If I zoom in on the " Amundi S&P 500 II UCITS ETF EUR Dist", I get that

(a) ICTax just takes the distribution, not the dividend of the underlying index for 2023.
(b) for 2022 and earlier the fund actually had a higher dividend yield, but significant parts of it were non-taxable according to ICTax, e.g. ICTax - Income & Capital Taxes

So this seems actually like it might be a decent way to reduce taxation on a signficiant part of a typical world portfolio?

So questions here:

  1. What determines the distribution of a synthetic ETF?
  2. How do parts get classified as non-taxed distributions here?
  3. Does this actually make for a decent alternative to VOO (given that tax benefits seem higher than the extra cost drag I measured the last 1/3/5Y) or are there concerns I might be missing?*

Any insights would be appreciated.

*: Main one I’m aware of is that Amundi has been changing indices on and merging funds that means they could be a bit of a less reliable partner in this.

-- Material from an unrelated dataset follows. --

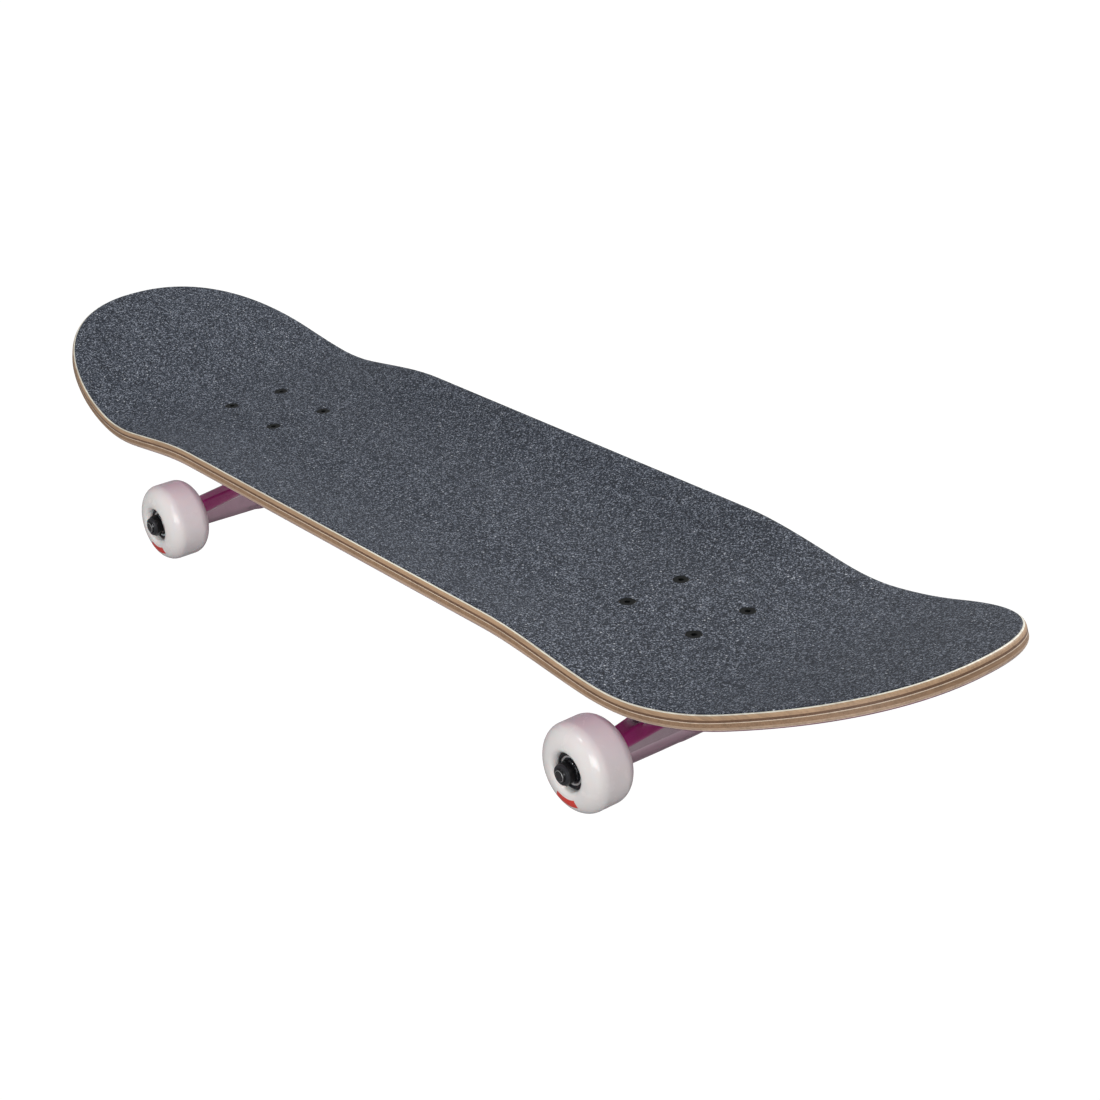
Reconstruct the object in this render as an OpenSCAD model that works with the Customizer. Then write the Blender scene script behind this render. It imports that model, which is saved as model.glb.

I would say you should simply compare the performance of this ETF vs. VUSA (which is UCITS physical ) and that would give clear idea of the overall performance after considering everything (dividends , tracking error etc)

As per JUSTETF the performance (dividend reinvested) pre tax is higher vs VUSA.

I would recommend also to compare the taxation on VUSA vs Amundi to understand if post tax performance is also superior or NOT. Most likely it would be.

Regarding taxation, it all depends on what exactly they are doing to execute their swaps. Article gives some insights.

Of course Swap based ETF is not really the same as physical. But you already know that.